OPEN WALLS: You’re talking about the built environment and the mental environment. Are you more concerned with the aesthetics of advertising as such, or with the impact that it might have on people, individually and collectively?
Jordan Seiler: I am less concerned with both the aesthetics and the individual messages of advertising in the same way that an environmental activist today should be less concerned with individual drilling rigs and rather with fossil fuel extraction as a viable option for powering our world. It is important to understand that commercial media, and capitalism more generally, nimbly absorbs criticism without having to alter the fundamental subjectivity that perpetuates its existence. Take culture jamming for example. What was once thought of as a razor sharp intellectual scalpel that could topple corporations with a well placed detournement, is now a part of most “alternative” sloganeering. Those who would understand a good culture jam become a demographic themselves to be targeted and sold products using a language they created. In light of this, criticizing the aesthetics or individual messages of commercial media appears less like activism to me than a self imposed laboring to perpetuate the system which you are trying to dismantle.

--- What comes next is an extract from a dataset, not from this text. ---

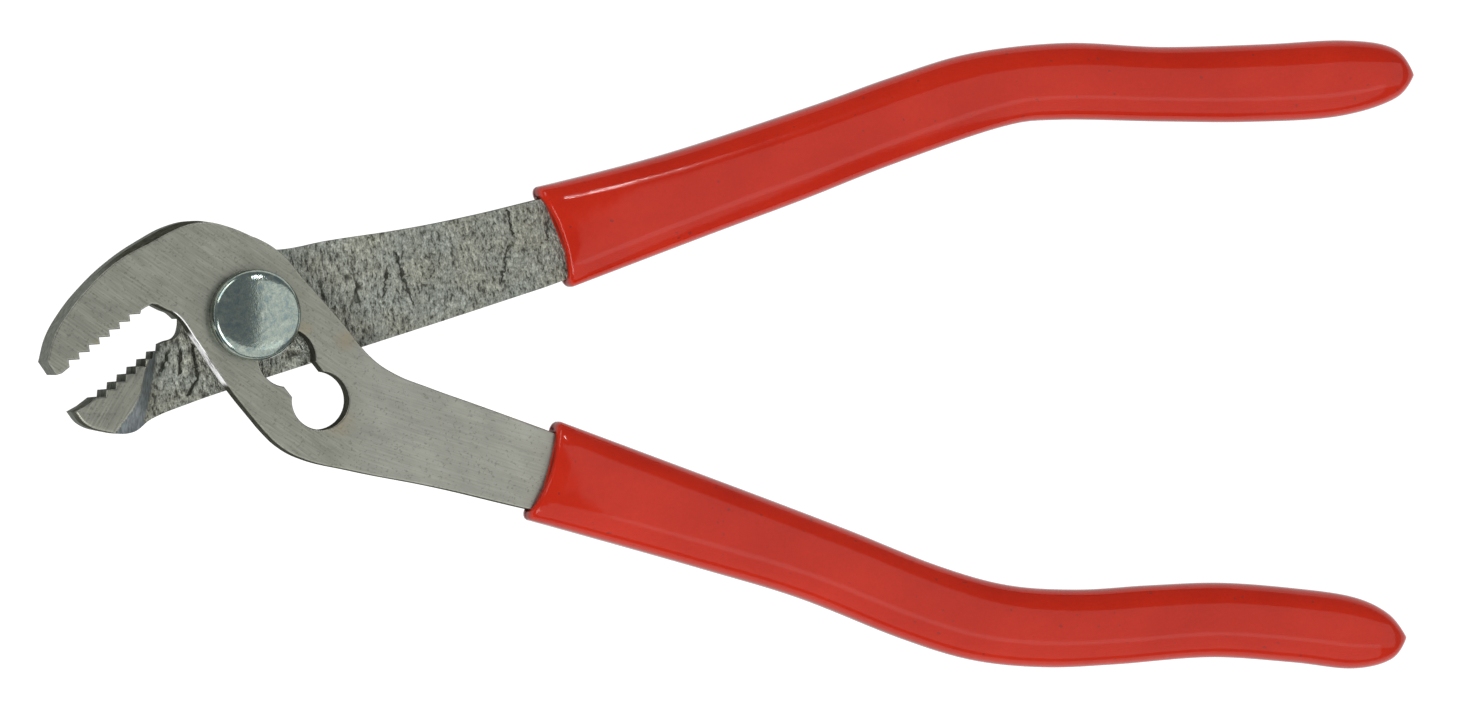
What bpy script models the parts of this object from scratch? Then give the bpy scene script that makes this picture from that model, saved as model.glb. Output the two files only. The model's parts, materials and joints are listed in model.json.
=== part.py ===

Instead, I would ask us to take for granted that the individual messages are inconsequential to our collective goal of fundamentally altering our relationship to products and things. The cycle of production and consumption that advertising in public space perpetuates should be the focus of our discontent. The way to break free of this cycle is not to reimagine alternative systems of production and consumption in the form of new products and advertising campaigns but rather to develop new subjective realities that have nothing to do with production or consumption in the first place. Simply put, the solution to your lack of political understanding may not be watching better news, but rather throwing out your tv, a solution not on offer through commercial media.
What about the other “public space”?
OPEN WALLS: Would you agree that the term shared space can also be used to describe the virtual space – meaning, the Internet? If so, do you consider ads which constantly appear online (on YouTube for example, on Facebook, and everywhere else basically) to be equally responsible for the monopolization of the public visual environment that you’re concerned with? Do you sometimes react to that, or is it only the physical space that you’re interested in?
Jordan Seiler: My personal interest is in physical space because I feel like it is the purest example of a space in which we do not have the opportunity to opt out, and thus the most egregious example of commercial media forcing itself on our consciousness. Other forms of virtual space require a mediating device like a television, radio, newspaper or more recently the Internet. Because of the cost to produce these mediating devices, along with the content that comes through them, advertisings existence within them becomes more difficult to criticize. I would like us to collectively realize the role commercial media plays in influencing our social trajectory and in doing so attempt to control its influence on us at all points of contact. By concentrating my concerns on public space I am attempting to use the unique vulnerability of commercial media in public space to advance this issue which I would hope will carry on to other spaces commercial media has inundated, including The Internet.